Material provided |
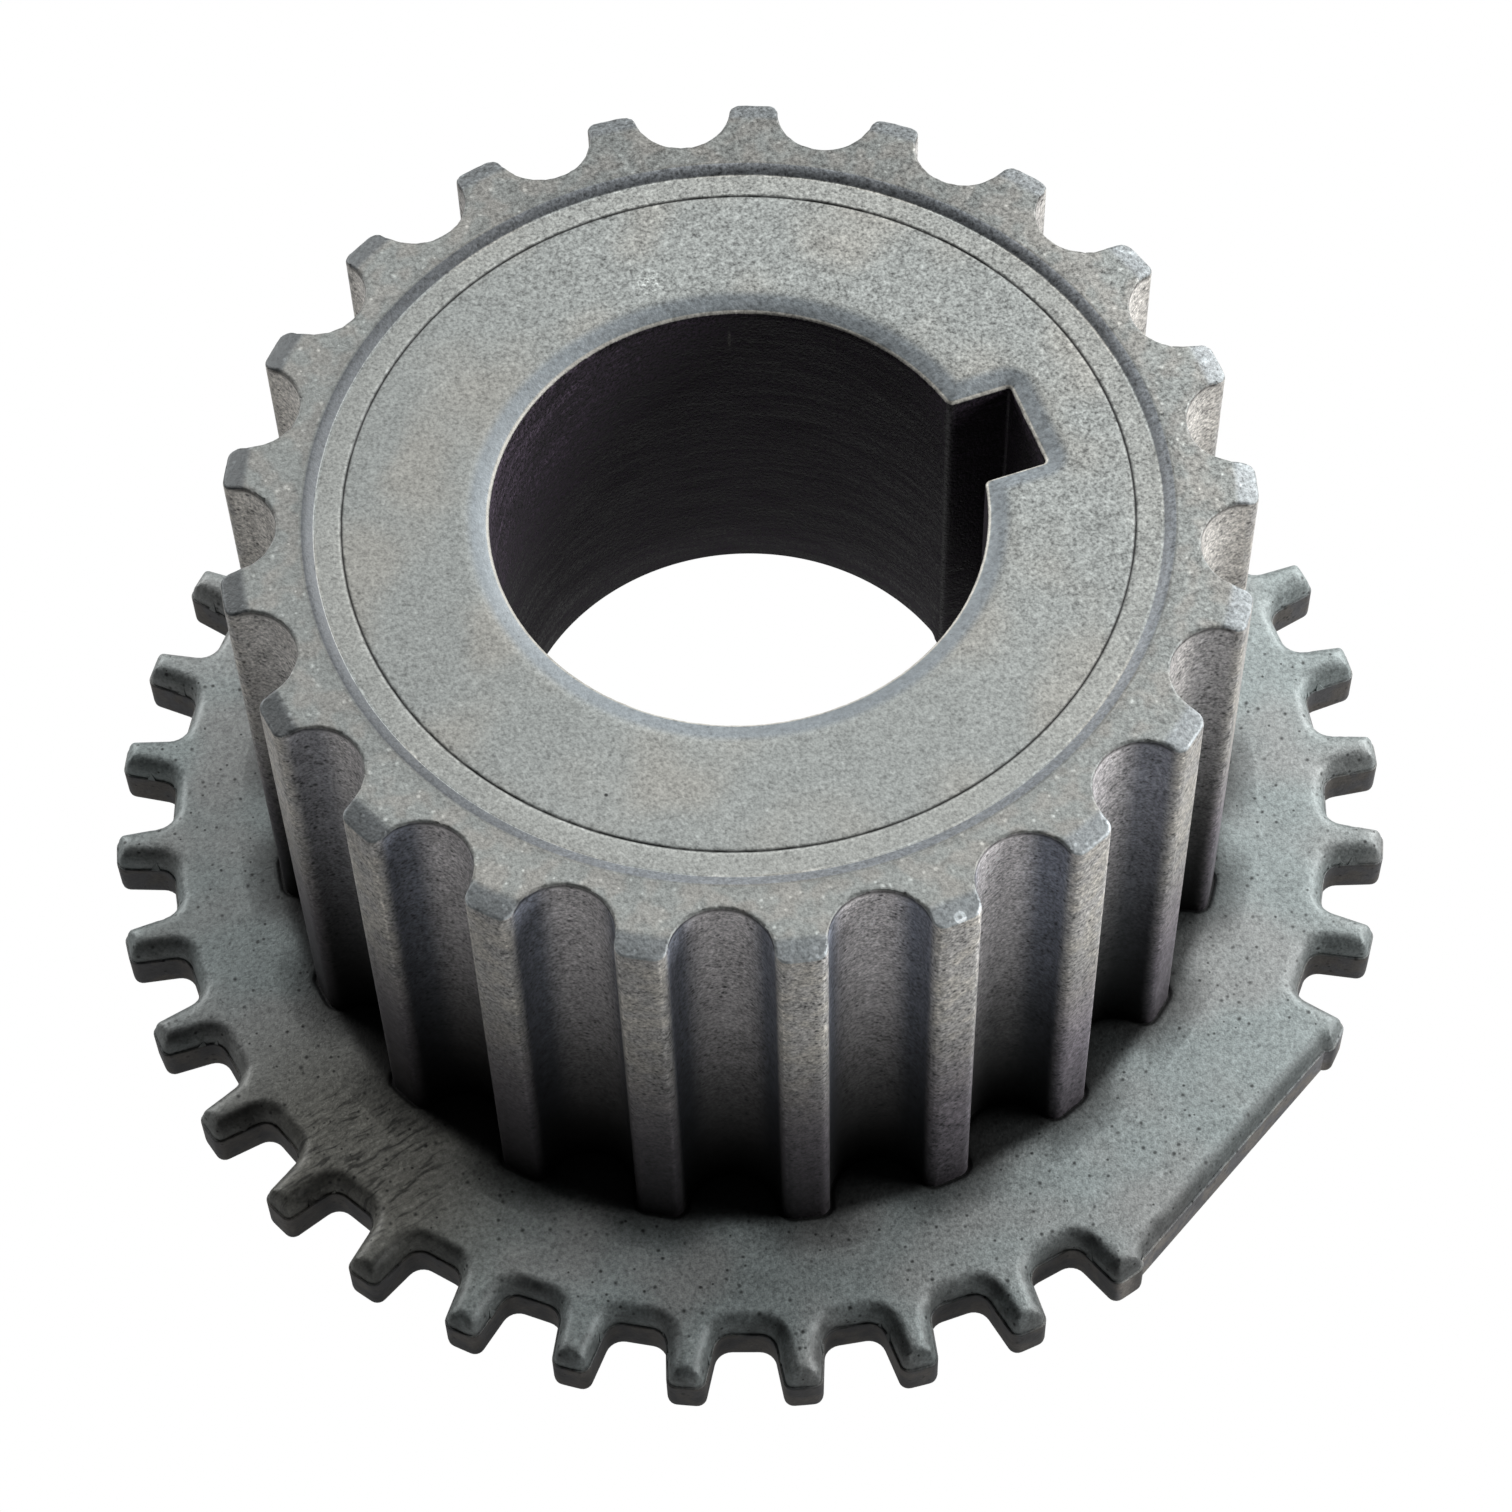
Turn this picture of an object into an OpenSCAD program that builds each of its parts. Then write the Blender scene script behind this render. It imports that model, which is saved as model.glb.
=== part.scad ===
// Timing belt gear with an integral trigger wheel, pressed and sintered in one piece.
// A drum with round-bottomed belt grooves stands on a thin toothed flange.
// Two neighbouring trigger teeth are missing and a straight flat joins the gap.
// Origin: bore axis, at the underside of the flange. +Z towards the hub face.
// The keyway lies on +X, in line with the middle of one belt tooth.

/* [Belt drum] */
// Number of belt teeth around the drum
belt_teeth = 21; // [20:1:24]
// Belt pitch, measured along the pitch line
belt_pitch = 8; // [7.8:0.1:8.2]
// Distance from the tooth tips out to the pitch line
pitch_line_offset = 0.686; // [0.5:0.01:0.8]
// Radial depth of a belt groove
groove_depth = 2.92; // [2.6:0.02:3.1]
// Radius of the groove's round bottom
groove_bottom_r = 2.55; // [2.4:0.05:2.6]
// Radius of the rounded corners of each belt tooth
tooth_corner_r = 0.6; // [0.4:0.05:0.7]
// Length of the belt teeth, from the flange to their ends
tooth_length = 28; // [22:0.5:34]
// Radial width of the bevel on the outer end of each tooth
tooth_bevel_w = 1.2; // [0.6:0.1:1.6]
// Drop of that bevel at the tip
tooth_bevel_h = 0.4; // [0.2:0.05:0.6]

/* [Hub] */
// Bore diameter
bore_d = 25; // [22:0.5:27]
// Keyway width
key_w = 5; // [4:0.5:6]
// Distance from the bore axis to the keyway floor
key_floor = 15.6; // [15:0.1:16.4]
// Radius in the two corners of the keyway floor
key_corner_r = 0.4; // [0.2:0.1:0.8]
// Width of the soft chamfer around the bore and the keyway
rim_w = 1.3; // [0.8:0.1:1.5]
// Drop of that chamfer
rim_h = 0.4; // [0.2:0.05:0.6]
// Depth of the hub face below the ends of the belt teeth
face_recess = 0.3; // [0.2:0.05:0.6]
// Radial wall left between the recessed hub face and the groove roots
ring_wall = 1.88; // [1.5:0.02:2.2]
// Radial width of the sloping step up to the tooth ring
step_w = 0.65; // [0.4:0.05:0.8]
// Radius of the fine seam line pressed into the hub face
seam_r = 19.86; // [19:0.02:20]
// Width of that seam line
seam_w = 0.16; // [0.1:0.02:0.3]
// Depth of the recess under the hub
under_depth = 8.2; // [4:0.1:12]
// Radius of the recess under the hub
under_r = 18.4; // [17.5:0.1:18.8]
// Chamfer at the mouth of the recess
under_chamfer = 0.6; // [0.3:0.1:0.8]

/* [Trigger wheel] */
// Thickness of the toothed flange
flange_t = 3.5; // [3:0.1:5]
// Number of tooth places around the rim, of which two are empty
places = 36; // [36]
// Radius to the tips of the trigger teeth
trigger_tip_r = 35.17; // [34.9:0.05:36]
// Radius to the floors of the gaps
trigger_root_r = 32.06; // [31.8:0.05:32.4]
// Half width of a gap at its floor, before rounding
gap_half_root = 1.45; // [1.3:0.05:1.55]
// Half width of a gap at the tip circle, before rounding
gap_half_tip = 2.09; // [1.9:0.05:2.15]
// Radius in the two lower corners of a gap
gap_root_r = 0.9; // [0.5:0.1:1]
// Radius on the two tip corners of a trigger tooth
gap_tip_r = 0.55; // [0.3:0.05:0.6]
// Distance from the axis to the flat that bridges the missing teeth
flat_dist = 33.81; // [33.6:0.05:33.9]
// Direction of the flat's normal, a whole number of tooth places from the keyway
flat_angle = -60; // [-60]
// Radius rolled onto the upper edge of the tooth tips
edge_roll = 0.8; // [0.4:0.1:1]

/* [Hidden] */
$fn = 120;

tip_r = belt_teeth * belt_pitch / PI / 2 - pitch_line_offset;
root_r = tip_r - groove_depth;
step_r = root_r - ring_wall;
top_z = flange_t + tooth_length;
face_z = top_z - face_recess;
place_a = 360 / places;

// Points along an arc, from angle a0 to angle a1 in n steps.
function arc(cx, cy, r, a0, a1, n) =
    [for (i = [0 : n]) let (a = a0 + (a1 - a0) * i / n) [cx + r * cos(a), cy + r * sin(a)]];

// The points of a list mirrored across the y axis, in reverse order.
function mirrored(p) = [for (i = [len(p) - 1 : -1 : 0]) [-p[i][0], p[i][1]]];

// A point pushed a little away from the origin, so that a cut passes the surface cleanly.
function pushed(p, d) = p * (1 + d / norm(p));

// The right half of a belt groove, from the bottom out past the tips.
// A round bottom runs straight into the rounded corner of the tooth.
groove_cy = root_r + groove_bottom_r;
corner_R = tip_r - tooth_corner_r;
corner_cy = (corner_R * corner_R - pow(groove_bottom_r + tooth_corner_r, 2) + groove_cy * groove_cy) / (2 * groove_cy);
corner_cx = sqrt(corner_R * corner_R - corner_cy * corner_cy);
blend_a = atan2(corner_cy - groove_cy, corner_cx);
groove_low = arc(0, groove_cy, groove_bottom_r, -90, blend_a, 12);
groove_corner = arc(corner_cx, corner_cy, tooth_corner_r, 180 + blend_a, atan2(corner_cy, corner_cx), 5);
groove_half = concat(
    [for (i = [1 : 12]) groove_low[i]],
    [for (i = [1 : 4]) groove_corner[i]],
    [pushed(groove_corner[5], 0.03), pushed(groove_corner[5], 1.5)]);

// The right half of a trigger gap, in the same way.
gap_slope = (gap_half_tip - gap_half_root) / (trigger_tip_r - trigger_root_r);
gap_a = atan(gap_slope);
low_cy = trigger_root_r + gap_root_r;
low_cx = gap_half_root + gap_slope * gap_root_r - gap_root_r / cos(gap_a);
tip_R = trigger_tip_r - gap_tip_r;
tip_k = gap_half_root - gap_slope * trigger_root_r + gap_tip_r / cos(gap_a);
tip_cy = (-tip_k * gap_slope + sqrt(pow(tip_k * gap_slope, 2) - (1 + gap_slope * gap_slope) * (tip_k * tip_k - tip_R * tip_R))) / (1 + gap_slope * gap_slope);
tip_cx = tip_k + gap_slope * tip_cy;
gap_low = arc(low_cx, low_cy, gap_root_r, -90, -gap_a, 5);
gap_tip = arc(tip_cx, tip_cy, gap_tip_r, 180 - gap_a, atan2(tip_cy, tip_cx), 4);
gap_half = concat(gap_low,
    [for (i = [0 : 3]) gap_tip[i]],
    [pushed(gap_tip[4], 0.03), pushed(gap_tip[4], 1.5)]);

// The right half of the cut that makes the flat. It starts on the flat's centre line
// and ends on the rounded corner of the last tooth, which stands a little proud of it.
last_a = atan2(tip_cx, tip_cy) + place_a;
last_cx = tip_R * sin(last_a);
last_cy = tip_R * cos(last_a);
kink_a = 180 - asin((flat_dist - last_cy) / gap_tip_r);
last_tip = arc(last_cx, last_cy, gap_tip_r, kink_a, 90 - last_a, 4);
flat_half = concat(
    [for (i = [0 : 3]) last_tip[i]],
    [pushed(last_tip[4], 0.03), pushed(last_tip[4], 1.5)]);

// Drum with the recessed hub face, the step and the bevelled tooth ends.
module drum_blank() {
    rotate_extrude()
        polygon([
            [0, flange_t - 0.6],
            [tip_r, flange_t - 0.6],
            [tip_r, top_z - tooth_bevel_h],
            [tip_r - tooth_bevel_w, top_z],
            [step_r + step_w, top_z],
            [step_r, face_z],
            [0, face_z]]);
}

// One belt groove, cut from just above the flange to past the end of the teeth.
module belt_groove() {
    translate([0, 0, flange_t])
        linear_extrude(height = tooth_length + 1)
            polygon(concat(mirrored(groove_half), groove_half));
}

// Round flange blank with the upper edge of the rim rolled over.
module flange_blank() {
    rotate_extrude()
        polygon([
            [0, 0],
            [trigger_tip_r - 0.2, 0],
            [trigger_tip_r, 0.2],
            [trigger_tip_r, flange_t - edge_roll],
            [trigger_tip_r - edge_roll * 0.3, flange_t - edge_roll * 0.3],
            [trigger_tip_r - edge_roll, flange_t],
            [0, flange_t]]);
}

// One gap between two trigger teeth.
module trigger_gap() {
    translate([0, 0, -1])
        linear_extrude(height = flange_t + 2)
            polygon(concat(mirrored(gap_half), gap_half));
}

// The cut that leaves the flat where two teeth are missing.
module trigger_flat() {
    translate([0, 0, -1])
        linear_extrude(height = flange_t + 2)
            polygon(concat(mirrored(flat_half), flat_half));
}

// Flange with its teeth. The gaps lie on whole tooth places from the keyway,
// and the three next to the missing teeth are left out for the flat.
module trigger_wheel() {
    difference() {
        flange_blank();
        for (i = [0 : places - 1])
            let (off = abs((i * place_a - flat_angle + 540) % 360 - 180))
                if (off > place_a * 1.5)
                    rotate([0, 0, i * place_a - 90]) trigger_gap();
        rotate([0, 0, flat_angle - 90]) trigger_flat();
    }
}

// Drum with its grooves. The keyway points at the middle of one tooth.
module belt_drum() {
    difference() {
        drum_blank();
        for (i = [0 : belt_teeth - 1])
            rotate([0, 0, (i + 0.5) * 360 / belt_teeth - 90]) belt_groove();
    }
}

// Keyway with rounded floor corners, through the hub along +X.
module keyway() {
    translate([0, 0, -1])
        linear_extrude(height = top_z + 2)
            polygon(concat(
                [[0, -key_w / 2]],
                arc(key_floor - key_corner_r, -key_w / 2 + key_corner_r, key_corner_r, -90, 0, 4),
                arc(key_floor - key_corner_r, key_w / 2 - key_corner_r, key_corner_r, 0, 90, 4),
                [[0, key_w / 2]]));
}

// Shallow chamfer around the keyway: two crossed wedges leave mitred corners.
module keyway_rim() {
    w = key_w / 2;
    intersection() {
        rotate([90, 0, 90])
            linear_extrude(height = key_floor + rim_w + 1)
                polygon([[-w, face_z - rim_h], [w, face_z - rim_h],
                         [w + rim_w * 1.5, face_z + rim_h * 0.5], [-w - rim_w * 1.5, face_z + rim_h * 0.5]]);
        translate([0, 20, 0]) rotate([90, 0, 0])
            linear_extrude(height = 40)
                polygon([[0, face_z - rim_h], [key_floor, face_z - rim_h],
                         [key_floor + rim_w * 1.5, face_z + rim_h * 0.5], [0, face_z + rim_h * 0.5]]);
    }
}

// Fine seam line pressed into the hub face.
module seam_line() {
    rotate_extrude()
        polygon([[seam_r - seam_w / 2, face_z + 0.05], [seam_r, face_z - seam_w * 0.7], [seam_r + seam_w / 2, face_z + 0.05]]);
}

// Recess under the hub, with a chamfered mouth.
module under_recess() {
    translate([0, 0, -1]) cylinder(r = under_r, h = under_depth + 1);
    translate([0, 0, -0.01]) cylinder(r1 = under_r + under_chamfer + 0.01, r2 = under_r, h = under_chamfer + 0.01);
}

module timing_gear() {
    color([0.45, 0.43, 0.40])
    difference() {
        union() {
            trigger_wheel();
            belt_drum();
        }
        under_recess();
        translate([0, 0, -1]) cylinder(d = bore_d, h = top_z + 2);
        translate([0, 0, face_z - rim_h]) cylinder(r1 = bore_d / 2, r2 = bore_d / 2 + rim_w * 1.5, h = rim_h * 1.5);
        translate([0, 0, under_depth - 0.01]) cylinder(r1 = bore_d / 2 + 0.5, r2 = bore_d / 2, h = 0.5);
        keyway();
        keyway_rim();
        seam_line();
    }
}

timing_gear();
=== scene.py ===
import math

import bpy
import numpy as np
from mathutils import Matrix, Vector, noise
from mathutils.geometry import delaunay_2d_cdt


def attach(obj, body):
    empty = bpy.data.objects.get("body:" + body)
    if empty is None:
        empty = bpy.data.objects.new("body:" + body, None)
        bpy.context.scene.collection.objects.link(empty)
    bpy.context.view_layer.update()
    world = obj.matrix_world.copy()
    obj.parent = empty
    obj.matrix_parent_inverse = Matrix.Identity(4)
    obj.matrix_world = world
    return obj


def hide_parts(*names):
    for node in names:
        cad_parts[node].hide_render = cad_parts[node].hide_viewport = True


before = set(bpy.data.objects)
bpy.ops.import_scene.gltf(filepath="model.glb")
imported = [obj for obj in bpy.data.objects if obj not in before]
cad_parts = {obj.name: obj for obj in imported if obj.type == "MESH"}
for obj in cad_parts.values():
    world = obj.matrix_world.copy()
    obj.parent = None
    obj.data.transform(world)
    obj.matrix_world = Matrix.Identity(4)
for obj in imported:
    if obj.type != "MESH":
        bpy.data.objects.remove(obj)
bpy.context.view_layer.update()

# ---------------------------------------------------------------- sizes, in millimetres
TEETH = 21
TIP_R = 26.052
ROOT_R = 23.132
GROOVE_R = 2.55
CORNER_R = 0.60
FLANGE = 3.5
TOP = 31.5
FACE = 31.2
BEVEL_R0 = 24.85
BEVEL_H = 0.34
STEP_R0, STEP_R1 = 21.28, 21.83
SEAM_R = 19.86
BORE_R = 12.5
KEY_W = 2.5
KEY_X = 15.6
RIM_W, RIM_H = 1.35, 0.40
T_TIP, T_ROOT = 35.17, 32.06
GAP_B0, GAP_B1 = 1.45, 2.09
GAP_RR, GAP_TR = 0.90, 0.55
FLAT_D = 33.81
FLAT_A = -60.0
WALL_TOP = 2.25
LEDGE = 0.12
ROLL_W = 0.95
UNDER_Z, UNDER_R = 8.2, 18.4
EDGE = 0.12


def rad(a):
    return a * math.pi / 180.0


def arc(cx, cy, r, a0, a1, n):
    a = np.radians(np.linspace(a0, a1, n + 1))
    return np.c_[cx + r * np.cos(a), cy + r * np.sin(a)]


def spin(p, a):
    """Local points (tangential, radial) turned to the direction a in degrees."""
    c, s = math.cos(rad(a)), math.sin(rad(a))
    return np.c_[p[:, 1] * c - p[:, 0] * s, p[:, 1] * s + p[:, 0] * c]


def tidy(p, tol=1e-5):
    """Drops points that repeat the one before them, the last against the first too."""
    keep = [0]
    for i in range(1, len(p)):
        if np.hypot(*(p[i] - p[keep[-1]])) > tol:
            keep.append(i)
    p = p[keep]
    while np.hypot(*(p[-1] - p[0])) < tol:
        p = p[:-1]
    return p


# ---------------------------------------------------------------- outlines
def drum_outline():
    gy = ROOT_R + GROOVE_R
    R = TIP_R - CORNER_R
    cy = (R * R - (GROOVE_R + CORNER_R) ** 2 + gy * gy) / (2 * gy)
    cx = math.sqrt(R * R - cy * cy)
    b = math.degrees(math.atan2(cy - gy, cx))
    end = math.degrees(math.atan2(cy, cx))
    half = np.vstack([arc(0, gy, GROOVE_R, -90, b, 13), arc(cx, cy, CORNER_R, 180 + b, end, 6)[1:]])
    groove = np.vstack([half[::-1] * [-1, 1], half[1:]])
    groove = groove[::-1]
    out = []
    pitch = 360.0 / TEETH
    end_a = 90 - end
    for i in range(TEETH):
        a = (i + 0.5) * pitch
        g = spin(groove, a)
        if np.degrees(np.arctan2(*(spin(groove, 0)[0][::-1]))) > 0:
            g = g[::-1]
        out.append(g)
        l0, l1 = a + end_a, a + pitch - end_a
        out.append(arc(0, 0, TIP_R, l0, l1, 5)[1:-1])
    return tidy(np.vstack(out))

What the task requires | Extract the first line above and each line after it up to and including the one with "one belt tooth.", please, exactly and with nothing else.

Exercise solution |
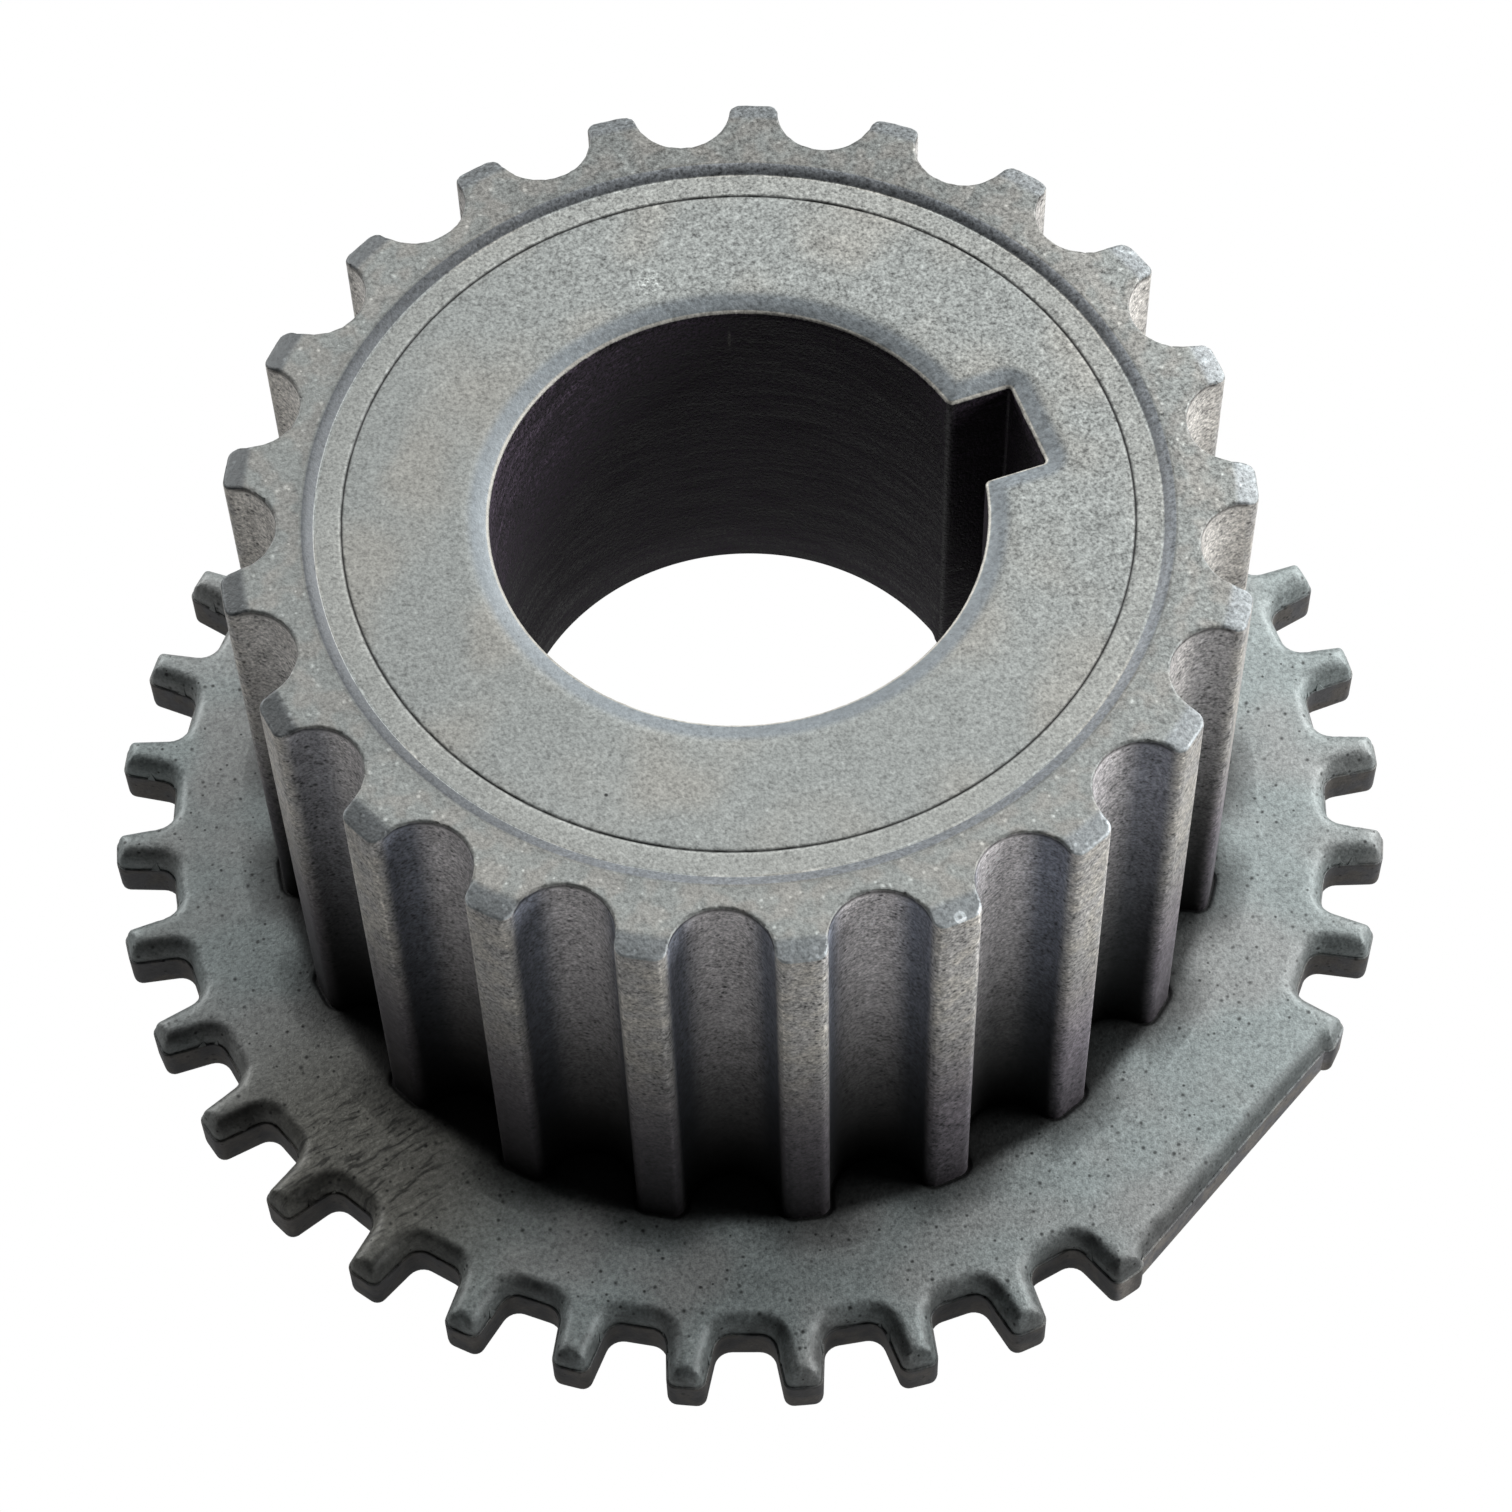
Turn this picture of an object into an OpenSCAD program that builds each of its parts. Then write the Blender scene script behind this render. It imports that model, which is saved as model.glb.
=== part.scad ===
// Timing belt gear with an integral trigger wheel, pressed and sintered in one piece.
// A drum with round-bottomed belt grooves stands on a thin toothed flange.
// Two neighbouring trigger teeth are missing and a straight flat joins the gap.
// Origin: bore axis, at the underside of the flange. +Z towards the hub face.
// The keyway lies on +X, in line with the middle of one belt tooth.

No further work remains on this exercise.